The Rule of 40, originally popularised in SaaS circles, offers a brilliantly elegant solution to one of business’s most persistent dilemmas: the false choice between growth and profitability. This metric—which requires that a company’s combined revenue growth rate and profit margin exceed 40%—provides a flexible framework that can transform how any company approaches systematic, sustainable growth.
Why Every Company Needs the Rule of 40
Prevents Growth-at-All-Costs Madness: The Rule of 40 creates a natural brake against unsustainable practices. A company growing at 50% annually can justify running at a 10% loss and still meet the standard, whilst a mature business growing at 15% should generate at least 25% profit margins. This balance prevents the common trap of celebrating growth that destroys long-term value.
Accommodates Different Strategic Phases: Unlike rigid profitability targets, the Rule of 40 recognises that businesses legitimately prioritise differently at various stages. High-growth startups can operate at lower margins whilst still demonstrating fiscal discipline, whilst mature companies must prove their efficiency through higher profitability when growth naturally slows.
Forces Strategic Discipline: Most businesses operate with separate growth and profitability initiatives that often work at cross-purposes.

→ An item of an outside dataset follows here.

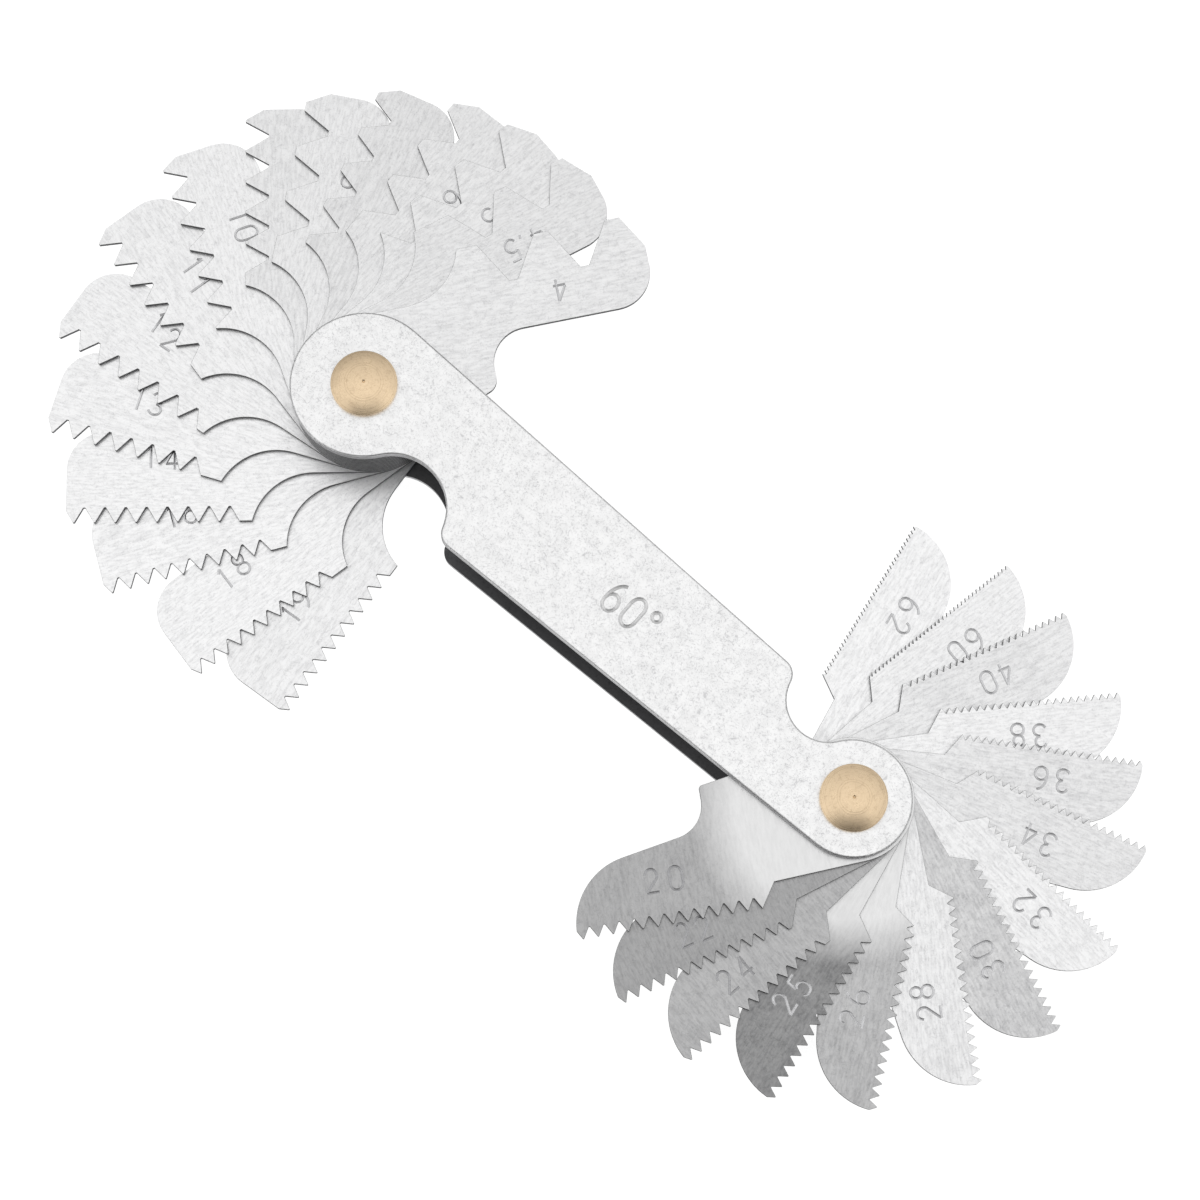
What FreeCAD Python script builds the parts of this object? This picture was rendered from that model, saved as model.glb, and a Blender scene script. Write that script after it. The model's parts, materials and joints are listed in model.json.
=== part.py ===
# Thread pitch gauge: two flat S-shaped side plates held together by two rivets.
# A fan of toothed blades turns on each rivet.  Every blade is cut to one pitch of
# a 60 degree thread, and all blades fold into the space between the plates.
#
# Frame: millimetres.  X runs from the coarse rivet (-X) to the fine rivet (+X),
# Z points out of the front plate.  The origin is midway between the rivets, on the
# outer face of the back plate.
import FreeCAD, Part
import math
import os

MM_PER_INCH = 25.4

# --- case -------------------------------------------------------------------
RIVET_SPACING = 54.9        # between the two rivet axes
PLATE_THICKNESS = 0.8
CASE_GAP = 7.0              # clear height between the two plates
COARSE_LOBE_R = 6.45        # rounded end of the plates round the coarse rivet
FINE_LOBE_R = 5.05          # rounded end of the plates round the fine rivet
COARSE_NOTCH_R = 4.7        # thumb notch beside the coarse rivet
COARSE_NOTCH_FLOOR = 1.95   # from the centre line to the bottom of that notch
FINE_NOTCH_R = 3.5
FINE_NOTCH_FLOOR = 1.5
NOTCH_CORNER_R = 1.5        # rounds the corner from notch to straight edge
PLATE_EDGE_R = 0.22         # tumbled outer edge of each plate

# --- rivets -----------------------------------------------------------------
SHANK_R = 1.6
HEAD_R = 2.88
HEAD_RIM = 0.4              # straight side of the head
HEAD_DOME = 0.6             # crown above that side
HEAD_SPOT_R = 0.14          # centre mark left by the turning tool
PEEN_R = 2.1                # end spread into the back plate's countersink
PEEN_DEPTH = 0.5

# --- blades -----------------------------------------------------------------
BLADE_THICKNESS = 0.42
BORE_CLEARANCE = 0.05       # radial play of a blade on its rivet

# A blade is drawn with its teeth along +U at a fixed distance from the pivot.
COARSE_HUB_R = 6.35
COARSE_TOOTH_V = 10.6       # from the pivot to the line of the tooth tips
COARSE_TIP_U = 26.4         # from the pivot to the outer end, along the teeth
COARSE_NECK_R = 5.5         # hollow between the hub and the first tooth
COARSE_NECK_U = 4.8         # where that hollow leaves the hub's tangent
COARSE_END_R = 3.4          # outer corner at the back of the blade
COARSE_BACK_V = 2.45        # straight back of the blade
COARSE_HEEL_U = 11.3        # finger heel: its face square to the teeth
COARSE_HEEL_V = -2.3        # finger heel: its corner
COARSE_HEEL_CORNER_R = 1.2  # finger heel: rounds its corner
COARSE_HEEL_R = 3.15        # hollow between the heel and the back
COARSE_FOLD = 20.5          # teeth slope this much when the blade is folded

FINE_HUB_R = 5.3
FINE_TOOTH_V = 7.72
FINE_TIP_U = 24.8
FINE_START_U = 9.1          # first tooth
FINE_NECK_U = 7.75          # corner below the first tooth
FINE_NECK_V = 5.7
FINE_END_R = 5.8            # one large round from the tip to the back
FINE_END_SIDE = 0.45        # straight stretch between the tip and that round
FINE_HEEL_U = 12.6
FINE_HEEL_V = -3.3
FINE_HEEL_CORNER_R = 0.3
FINE_HEEL_R = 2.9
FINE_FOLD = 9.9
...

The Rule of 40 forces integration—every strategic decision must consider both growth and margin impact simultaneously, creating more coherent business strategies.
Real-World Application Beyond SaaS
For eCommerce companies, the Rule of 40 counterbalances the industry’s frequent over-emphasis on growth metrics like conversion rates and customer acquisition. It prevents margin-eroding practices such as excessive discounting, over-reliance on paid acquisition, or unsustainable free shipping policies.

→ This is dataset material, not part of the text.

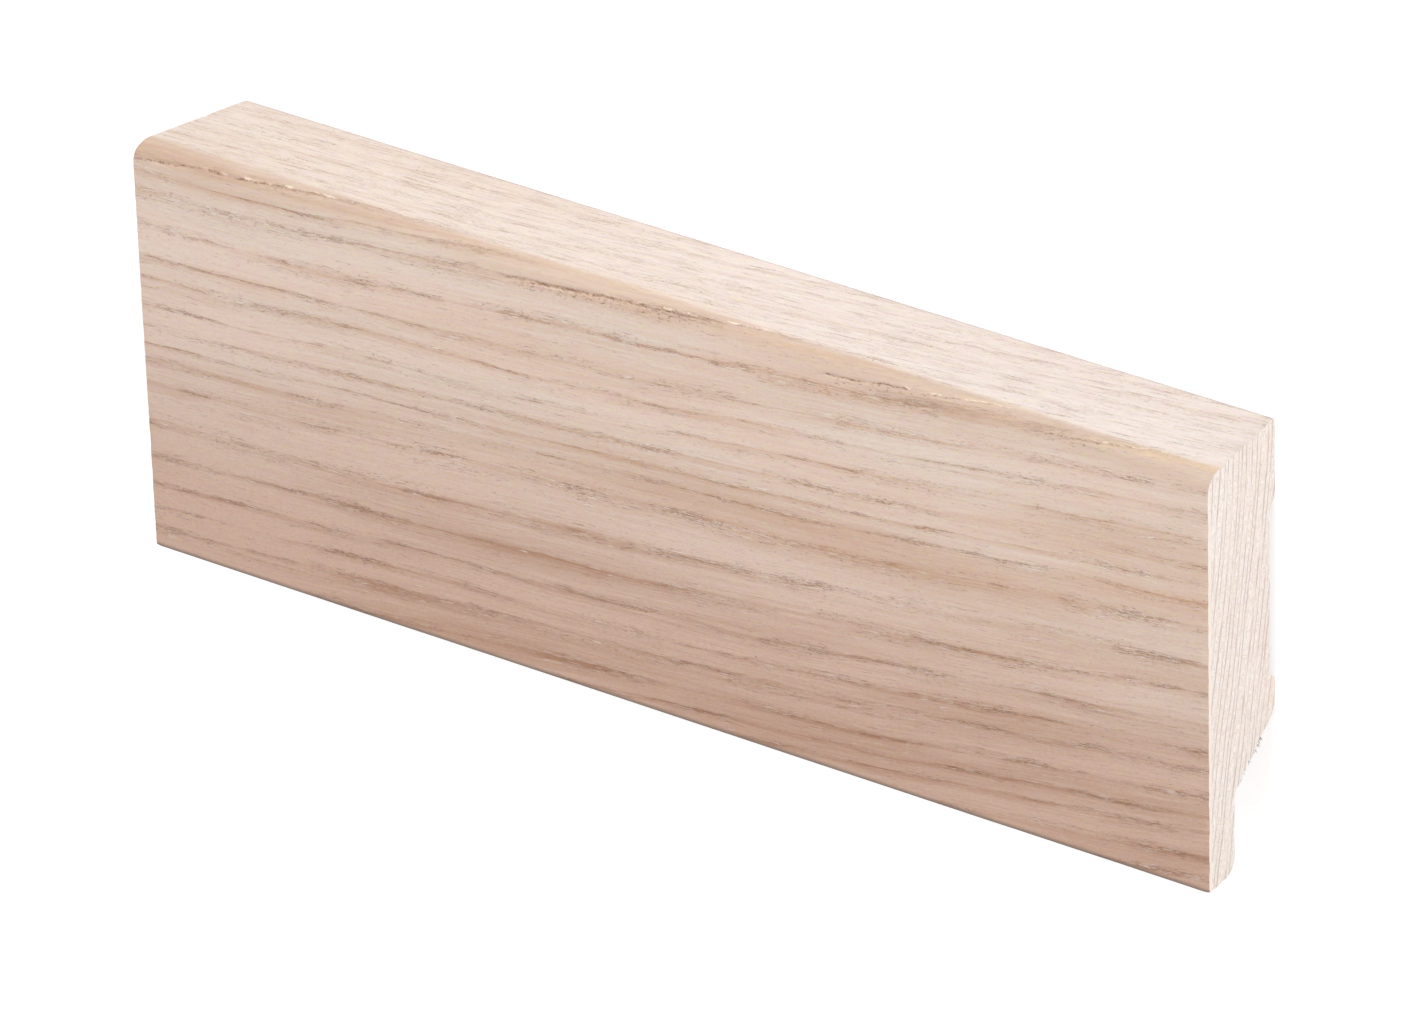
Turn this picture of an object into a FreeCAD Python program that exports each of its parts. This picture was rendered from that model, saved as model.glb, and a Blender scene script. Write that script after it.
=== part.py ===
"""A short length of solid hardwood skirting board, moulded from one piece of wood.

The board lies on its back. Its show face looks up, and the edge that meets the floor on a wall looks along -Y.
+X runs along the length, +Y towards the top edge, +Z out of the show face.
The origin is at the centre of the footprint, on the plane that the two back lands stand on.
The section has a flat show face with a rounded top arris, a shallow hollow between two lands on the back,
and a channel behind a thin foot, whose roof slopes up to the lower land.
The end at +X is sawn square, and the end at -X is sawn to a mitre that leaves the show face longer than the back.
All sizes are in millimetres.
"""

import math
import os

import FreeCAD
import Part

# Overall sizes of the board
LENGTH = 155.0  # along the show face, from the tip of the mitre to the square end
HEIGHT = 60.0  # from the foot to the top edge
THICKNESS = 16.0  # from the show face to the lands

# The left end
MITRE_ANGLE = 22.5  # degrees from square

# The edges
TOP_ROUND = 2.5  # radius where the show face meets the top
EASED_EDGE = 0.4  # radius of the other outer edges

# The hollow back, measured along the height from the top edge and from the floor
UPPER_LAND = 11.0  # height of the land at the top
HOLLOW_DEPTH = 1.3
UPPER_RAMP = 2.4  # height over which the upper land runs into the hollow
LOWER_RAMP = 1.2  # height over which the hollow runs out to the lower land
RAMP_ROUND = 1.0  # radius at both ends of each ramp
LOWER_LAND_TOP = 22.6  # height of the lower land's upper end above the floor

# The channel behind the foot
FOOT_THICKNESS = 6.2
CHANNEL_HEIGHT = 11.4  # where the channel's roof meets the foot
ROOF_ANGLE = 33.0  # degrees, from the foot up to the lower land
ROOF_ROUND = 4.0  # radius where the roof meets the lower land
ROOT_ROUND = 2.0  # radius where the roof meets the foot
HEEL_ROUND = 2.0  # radius at the back of the foot's underside

SAW_OVERRUN = 5.0  # stock left beyond each end before it is sawn


def section_corners():
    """The corners of the section as (height, depth behind the show face, radius), in order round it."""
    roof_rise = (THICKNESS - FOOT_THICKNESS) * math.tan(math.radians(ROOF_ANGLE))
    hollow = THICKNESS - HOLLOW_DEPTH
    upper_land_end = HEIGHT - UPPER_LAND
    return [
        (0.0, 0.0, EASED_EDGE),
        (HEIGHT, 0.0, TOP_ROUND),
        (HEIGHT, THICKNESS, EASED_EDGE),
        (upper_land_end, THICKNESS, RAMP_ROUND),
        (upper_land_end - UPPER_RAMP, hollow, RAMP_ROUND),
        (LOWER_LAND_TOP + LOWER_RAMP, hollow, RAMP_ROUND),
        (LOWER_LAND_TOP, THICKNESS, RAMP_ROUND),
        (CHANNEL_HEIGHT + roof_rise, THICKNESS, ROOF_ROUND),
        (CHANNEL_HEIGHT, FOOT_THICKNESS, ROOT_ROUND),
        (0.0, FOOT_THICKNESS, HEEL_ROUND),
    ]


def placed(height, depth):
    """A point of the section, on the plane X = 0, with the board on its back."""
    return FreeCAD.Vector(0, height - HEIGHT / 2, THICKNESS - depth)


def rounded_outline(corners):
    """A closed wire through the corners, each rounded by a tangent arc of its own radius."""
    points = [placed(height, depth) for height, depth, _ in corners]
    arcs = []
    for i, (_, _, radius) in enumerate(corners):
        corner = points[i]
        back = (points[i - 1] - corner).normalize()
        ahead = (points[(i + 1) % len(points)] - corner).normalize()
        half_angle = back.getAngle(ahead) / 2
        start = corner + back * (radius / math.tan(half_angle))
        end = corner + ahead * (radius / math.tan(half_angle))
        bisector = (back + ahead).normalize()
        middle = corner + bisector * (radius / math.sin(half_angle) - radius)
        arcs.append((start, middle, end))
    edges = []
    for i, (start, middle, end) in enumerate(arcs):
        edges.append(Part.LineSegment(arcs[i - 1][2], start).toShape())
        edges.append(Part.Arc(start, middle, end).toShape())
    return Part.Wire(edges)


def moulded_stock():
    """The section run along the length, a little longer than the finished board at both ends."""
    face = Part.Face(rounded_outline(section_corners()))
    stock = face.extrude(FreeCAD.Vector(LENGTH + 2 * SAW_OVERRUN, 0, 0))
    stock.translate(FreeCAD.Vector(-LENGTH / 2 - SAW_OVERRUN, 0, 0))
    return stock


def sawn_length():
    """What the two saw cuts keep: the board's outline from above its top edge, run across the height."""
    set_back = THICKNESS * math.tan(math.radians(MITRE_ANGLE))
    left, right = -LENGTH / 2, LENGTH / 2
    y = -HEIGHT
    outline = Part.makePolygon([
        FreeCAD.Vector(left, y, THICKNESS),
        FreeCAD.Vector(right, y, THICKNESS),
        FreeCAD.Vector(right, y, 0),
        FreeCAD.Vector(left + set_back, y, 0),
        FreeCAD.Vector(left, y, THICKNESS),
    ])
    return Part.Face(outline).extrude(FreeCAD.Vector(0, 2 * HEIGHT, 0))


def skirting_board():
    """The finished board as one solid."""
    board = moulded_stock().common(sawn_length())
    return board.Solids[0]


os.makedirs("parts", exist_ok=True)
skirting_board().exportStep("parts/skirting_board.step")
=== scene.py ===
"""Looks of a short length of hardwood skirting board, lying on its back with its show face up.

Shapes are worked out in millimetres and put into the meshes in metres, in the frame of the solid:
x along the board, y from the foot (-30) to the top edge (+30), z from the back (0) to the show face (16).
"""

import math
from types import SimpleNamespace

import bpy
import numpy as np
from mathutils import Matrix, Vector


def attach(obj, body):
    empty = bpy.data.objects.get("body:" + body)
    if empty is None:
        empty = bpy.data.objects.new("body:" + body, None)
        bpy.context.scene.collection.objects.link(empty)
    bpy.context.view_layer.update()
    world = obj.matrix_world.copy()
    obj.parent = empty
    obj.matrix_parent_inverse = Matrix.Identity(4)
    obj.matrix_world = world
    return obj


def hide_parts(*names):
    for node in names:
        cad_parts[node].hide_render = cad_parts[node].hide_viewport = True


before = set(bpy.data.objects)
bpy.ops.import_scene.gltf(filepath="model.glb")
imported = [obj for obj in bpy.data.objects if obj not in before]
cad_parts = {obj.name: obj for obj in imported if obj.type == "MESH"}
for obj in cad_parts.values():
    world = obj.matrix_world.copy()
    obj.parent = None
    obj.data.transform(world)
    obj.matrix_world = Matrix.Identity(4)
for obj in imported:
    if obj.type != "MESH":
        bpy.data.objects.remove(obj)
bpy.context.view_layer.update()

MM = 0.001

# The board, as the solid has it
LENGTH, HEIGHT, THICKNESS = 155.0, 60.0, 16.0
MITRE = math.radians(22.5)
TOP_ROUND, EASED_EDGE = 2.5, 0.4
UPPER_LAND, UPPER_RAMP = 11.0, 2.4
LOWER_LAND_TOP, LOWER_RAMP = 22.6, 1.2
HOLLOW_DEPTH, RAMP_ROUND = 1.3, 1.0
FOOT_THICKNESS, CHANNEL_HEIGHT, ROOF_ANGLE = 6.2, 11.4, math.radians(33.0)
ROOF_ROUND, ROOT_ROUND, HEEL_ROUND = 4.0, 2.0, 2.0

# The fibres climb the show face along the board: by the first for each millimetre, and by the second for each
# square millimetre, from the board's middle
CLIMB, STEEPENING = 0.0925, 0.00025

# How finely the outline is cut: points on a corner's arc, the longest piece of a run, and how far from the
# top round the fine cut reaches
ARC_POINTS, TOP_ARC_POINTS = 7, 25
RUN_CUT, TOP_RUN_CUT, TOP_REACH = 0.8, 0.18, 5.0

# Extra stations close to both ends, as shares of the length, for the saw chips
END_STATIONS = [0.0008, 0.0018, 0.9982, 0.9992]

# Depths in millimetres of the planing waves, the ridges along the fibres, and the chips at the two ends
WAVE, RIDGE = 0.03, 0.012
RIGHT_CHIP, LEFT_CHIP = 0.14, 0.12

# The ragged stretch of the square end, by its distance round the section: its middle and half its width
RAGGED_AT, RAGGED_REACH = 121.0, 6.0

# Torn fibres at the channel: how far they are rooted in its roof, and their radius there
ROOTED, FIBRE_RADIUS = 0.6, 0.10

# Where fibres were torn out along the top round: start and end along the board, the line's distance up the
# show face and over the round at both, the width, the depth and how strongly it shows
TORN_LINES = [
    (-79.0, -42.0, 57.8, 61.2, 0.28, 0.16, 1.0),
    (-48.0, -24.0, 61.1, 61.9, 0.20, 0.07, 0.45),
    (-24.0, 25.0, 57.4, 61.9, 0.30, 0.18, 1.0),
    (26.0, 36.0, 62.0, 62.6, 0.18, 0.06, 0.8),
    (22.0, 51.0, 57.4, 61.0, 0.24, 0.14, 0.9),
    (52.0, 74.0, 58.6, 61.7, 0.22, 0.12, 0.80),
]

# Stripes of tan wood along the top round, partly where the fibres are cut across and partly painted shade of
# the round, the golden ones partly painted light on its upper half: start and end along the board, the
# middle's distance up the show face and over the round at both, half the width, the strength, and how golden
TAN_STRIPES = [
    (-99.0, -50.0, 59.1, 60.0, 1.10, 0.90, 0.10),
    (-66.0, -12.0, 58.6, 61.5, 0.50, 0.75, 0.00),
    (-34.0, 20.0, 60.2, 62.8, 0.90, 0.50, 1.00),
    (4.0, 42.0, 59.4, 61.3, 0.60, 0.80, 0.25),
    (28.0, 61.0, 57.4, 60.4, 0.65, 0.84, 0.00),
    (34.0, 60.0, 59.6, 62.2, 0.50, 0.50, 1.00),
    (54.0, 99.0, 59.3, 63.2, 0.85, 0.85, 0.90),
]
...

For traditional retailers, it provides a framework for evaluating expansion decisions—new locations, product lines, or market entry strategies must contribute to the combined 40% threshold rather than just top-line growth.
For B2B service companies, it helps balance investment in new capabilities against operational efficiency, ensuring that expansion strengthens rather than dilutes the business model.
The Profit Engineering Connection
The Rule of 40 becomes particularly powerful when combined with systematic approaches to eliminate waste and maximise customer value. Companies achieving Rule of 40 performance typically focus on maximising revenue from existing customers whilst ruthlessly eliminating inefficient spending—precisely the approach that transforms marketing from a cost centre into a profit engine.
By adopting the Rule of 40 as a primary metric, companies create a balanced scorecard that ensures growth investments deliver sustainable returns whilst maintaining the operational discipline necessary for long-term success.